Henry Rodriguez, parts of five major-league seasons with the A's, Nationals and Cubs, went 0-0 with a save in 12 appearances for Triple-A New Orleans.
Cary Edmondson-USA TODAY Sports
SAN DIEGO — A No. 63 Miami Marlins jersey waited for its owner in the visiting clubhouse before Sunday’s series finale at Petco Park.
Right-handed reliever Henry Rodriguez, whose contract was officially selected on Sunday morning with the designation of Carlos Marmol, was still en route to Southern California.
In 12 appearances for Triple-A New Orleans, Rodriguez went 0-0 with a save and 3.26 ERA. Over 19 1/3 innings, he allowed eight runs (seven earned) on eight hits with 37 strikeouts and 23 walks. His fastball ranged from 98 to 101 mph.
His last three outings stood out most to the organization: seven scoreless frames with 14 strikeouts and four walks. Five days ago, he needed just 30 pitches over three perfect innings.
"We think that the time he spent in the minor leagues we got a little more consistency from him," president of baseball operations Michael Hill said. "We all saw his stuff, but we also saw it could be a little inconsistent. But he’s coming off some solid outings in a row. It just felt like it was time to take a look."
Rodriguez, a non-roster invitee entering the spring, gave up six runs in nine Grapefruit League innings before becoming one of the last players to be reassigned to minor-league camp on March 27.
"We were lucky that we were able to keep him down in the system," manager Mike Redmond said. "From what I’ve heard he’s pitched well down there in the minor leagues. Bring him up here and see what he can do. Maybe he’ll be a big spark for us in the bullpen."
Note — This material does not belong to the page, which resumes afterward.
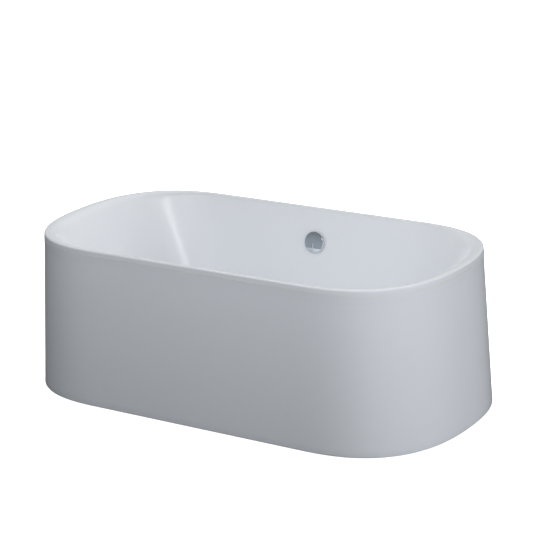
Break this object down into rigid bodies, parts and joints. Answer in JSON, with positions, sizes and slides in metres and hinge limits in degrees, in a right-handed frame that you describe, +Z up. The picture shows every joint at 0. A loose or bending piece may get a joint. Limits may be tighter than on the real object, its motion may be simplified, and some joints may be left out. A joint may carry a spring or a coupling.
{
  "type": "freestanding bathtub",
  "caption": "Double-ended freestanding bathtub with a rolled rim, a flared skirt down to the floor, and a turn-knob overflow that lifts the waste plug through a cable.",
  "frame": {"origin": "on the floor, under the middle of the tub", "axes": "+X along the tub's length, +Y across it towards the wall that holds the overflow, +Z up"},
  "size_m": [1.6978, 0.9098, 0.583],
  "materials": {
    "white_acrylic": "glossy white acrylic",
    "glass_fibre_laminate": "rough resin",
    "resin_coated_board": "raw",
    "galvanised_steel": "zinc plated",
    "chrome": "polished",
    "brass": "machined",
    "black_plastic": "moulded",
    "white_plastic": "moulded",
    "rubber": "matt"
  },
  "bodies": {
    "tub": {"base_board": "resin_coated_board", "basin_shell": "white_acrylic", "bonding_strip": "glass_fibre_laminate", "bracket_bolt_1": "galvanised_steel", "bracket_bolt_2": "galvanised_steel", "bracket_bolt_3": "galvanised_steel", "bracket_bolt_4": "galvanised_steel", "cable_ferrule": "galvanised_steel", "cable_sheath": "black_plastic", "cross_rail_left": "galvanised_steel", "cross_rail_right": "galvanised_steel", "frame_screw_1": "galvanised_steel", "frame_screw_2": "galvanised_steel", "frame_screw_3": "galvanised_steel", "frame_screw_4": "galvanised_steel", "hose_clip_lower": "galvanised_steel", "hose_clip_upper": "galvanised_steel", "lock_nut_1": "galvanised_steel", "lock_nut_2": "galvanised_steel", "lock_nut_3": "galvanised_steel", "lock_nut_4": "galvanised_steel", "long_rail_back": "galvanised_steel", "long_rail_front": "galvanised_steel", "outer_skirt": "white_acrylic", "overflow_body": "black_plastic", "overflow_gasket": "rubber", "overflow_hose": "white_plastic", "overflow_rosette": "chrome", "skirt_bracket_1": "galvanised_steel", "skirt_bracket_2": "galvanised_steel", "skirt_bracket_3": "galvanised_steel", "skirt_bracket_4": "galvanised_steel", "trap_bend": "black_plastic", "trap_nut": "black_plastic", "waste_body": "black_plastic", "waste_flange": "chrome", "waste_gasket": "rubber", "weld_nut_1": "galvanised_steel", "weld_nut_2": "galvanised_steel", "weld_nut_3": "galvanised_steel", "weld_nut_4": "galvanised_steel"},
    "knob": {"overflow_knob": "chrome", "overflow_spindle": "brass", "cable_wheel": "white_plastic"},
    "plug": {"waste_plug": "chrome", "plug_seal": "rubber", "plug_stem": "brass"},
    "lever": {"lift_lever": "white_plastic", "lever_shaft": "brass", "crank_arm": "white_plastic"},
    "cable_core": {"cable_wire": "galvanised_steel"},
    "foot_1": {"foot_pad_1": "black_plastic"},
    "stud_1": {"foot_stud_1": "galvanised_steel"},
    "foot_2": {"foot_pad_2": "black_plastic"},
    "stud_2": {"foot_stud_2": "galvanised_steel"},
    "foot_3": {"foot_pad_3": "black_plastic"},
    "stud_3": {"foot_stud_3": "galvanised_steel"},
    "foot_4": {"foot_pad_4": "black_plastic"},
    "stud_4": {"foot_stud_4": "galvanised_steel"}
  },
  "joints": [
    {"name": "knob_turn", "type": "hinge", "parent": "tub", "child": "knob", "pos_m": [0, 0.38411, 0.455], "axis": [0, -0.9863, 0.165], "range_deg": [0, 90]},
    {"name": "plug_lift", "type": "slide", "parent": "tub", "child": "plug", "axis": [0, 0, 1], "range_m": [0, 0.01213]},
    {"name": "lever_tilt", "type": "hinge", "parent": "tub", "child": "lever", "pos_m": [0, -0.022, 0.13056], "axis": [1, 0, 0], "range_deg": [0, 32]},
    {"name": "cable_pull", "type": "slide", "parent": "tub", "child": "cable_core", "axis": [0, 1, 0], "range_m": [0, 0.01654]},
    {"name": "foot_drop_1", "type": "slide", "parent": "tub", "child": "foot_1", "axis": [0, 0, -1], "range_m": [0, 0.02]},
    {"name": "stud_turn_1", "type": "hinge", "parent": "foot_1", "child": "stud_1", "pos_m": [-0.4, -0.3, 0.05], "axis": [0, 0, -1], "range_deg": [0, 4115]},
    {"name": "foot_drop_2", "type": "slide", "parent": "tub", "child": "foot_2", "axis": [0, 0, -1], "range_m": [0, 0.02]},
    {"name": "stud_turn_2", "type": "hinge", "parent": "foot_2", "child": "stud_2", "pos_m": [0.4, -0.3, 0.05], "axis": [0, 0, -1], "range_deg": [0, 4115]},
    {"name": "foot_drop_3", "type": "slide", "parent": "tub", "child": "foot_3", "axis": [0, 0, -1], "range_m": [0, 0.02]},
    {"name": "stud_turn_3", "type": "hinge", "parent": "foot_3", "child": "stud_3", "pos_m": [-0.4, 0.3, 0.05], "axis": [0, 0, -1], "range_deg": [0, 4115]},
    {"name": "foot_drop_4", "type": "slide", "parent": "tub", "child": "foot_4", "axis": [0, 0, -1], "range_m": [0, 0.02]},
    {"name": "stud_turn_4", "type": "hinge", "parent": "foot_4", "child": "stud_4", "pos_m": [0.4, 0.3, 0.05], "axis": [0, 0, -1], "range_deg": [0, 4115]}
  ],
  "couplings": [
    {"joint": "plug_lift", "follows": "knob_turn", "m_per_rad": 0.0077208},
    {"joint": "lever_tilt", "follows": "knob_turn", "ratio": 0.35555},
    {"joint": "cable_pull", "follows": "knob_turn", "m_per_rad": 0.010528},
    {"joint": "stud_turn_1", "follows": "foot_drop_1", "rad_per_m": 3590.4},
    {"joint": "stud_turn_2", "follows": "foot_drop_2", "rad_per_m": 3590.4},
    {"joint": "stud_turn_3", "follows": "foot_drop_3", "rad_per_m": 3590.4},
    {"joint": "stud_turn_4", "follows": "foot_drop_4", "rad_per_m": 3590.4}
  ]
}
The 27-year-old is 5-7 with a 4.24 ERA and 11 saves over parts of five major-league seasons with the A’s, Nationals and Cubs. Last year, he issued 18 walks and fanned just 12 in 22 innings with Washington and Chicago. Like Marmol, command can be an issue with Rodriguez.
Redmond didn’t know what role Rodriguez would be plugged into. Miami’s bullpen currently ranks 23rd with a 4.25 ERA.
"He’s a guy with a big fastball, power pitcher," Redmond said. "He’s done a lot of different roles. It depends on the situation. We get him out there, see how he looks and see what he can do."
McGEHEE’S LONG BALL
Casey McGehee connected on his first home run of the season — a two-run shot to center — off lefty Eric Stults in the first inning of Saturday’s game.
It came on his 154th plate appearance. Up to that point, McGehee led the majors with the most RBI (23) without the benefit of a dinger.
"At that time it was getting Nathan (Eovaldi) a couple of runs," McGehee said. "That was the thing to feel the best about. It was definitely good to get the first one out of the way."
McGehee, who knocked 28 homers in 144 games with the Tohoku Rakuten Golden Eagles of Japan in 2013, also notched his first long ball in the majors since June 5, 2012.
The 31-year-old didn’t even think about that until somebody mentioned it to him once he got back to the team hotel.
"That’s the first time I thought about it from that standpoint," McGehee said. "I don’t think about whatever I missed out on from last year too often. I’m just happy to be here. It’s not like I was sitting at home collecting dust. I was still playing."
The Marlins wore enough pink on Sunday to resemble a flamboyance of flamingos one could find at the nearby San Diego Zoo.
Miami once again took part in the league-wide initiative to raise awareness for breast cancer research on Mother’s Day.
Christian Yelich and Jarrod Saltalamacchia sported pink-colored cleats. Tom Koehler had pink sunglasses. Others decided to use pink bats and wristbands. For the first time, pink baseballs were used during games.
Garrett Jones not only went with pink shoelaces but an arm sleeve that Giancarlo Stanton usually wears. Two years ago, Stanton blasted a walk-off grand slam against the New York Mets on Mother’s Day.
"We’ve all got them going," Stanton said of his trademark arm sleeve. "I’ll have mine."
With the organization in Southern California, Hill planned on watching one of baseball’s top prospects on Monday.
Alex Jackson, a senior catcher at Rancho Bernando High School, is expected to be one of the top picks at next month’s First-Year Player Draft. He is the last of the remaining elite players the Marlins have yet to see in person.
Miami has the second overall selection.
"I think we know who’s in consideration to be taken, and I think we’re scouting them up until the last moment," Hill said. "These have been the guys identified by our staff coming into the season. We’re going to get every ounce of information and then get together for our meetings and try to put it all together."
Hill noted that this year’s draft is different from previous ones when there was just one elite player like Stephen Strasburg or Bryce Harper before a noticeable drop-off.
"They’re all talented guys with different backgrounds," Hill said. "Hopefully the one we want will be there and will be a big leaguer for a long time."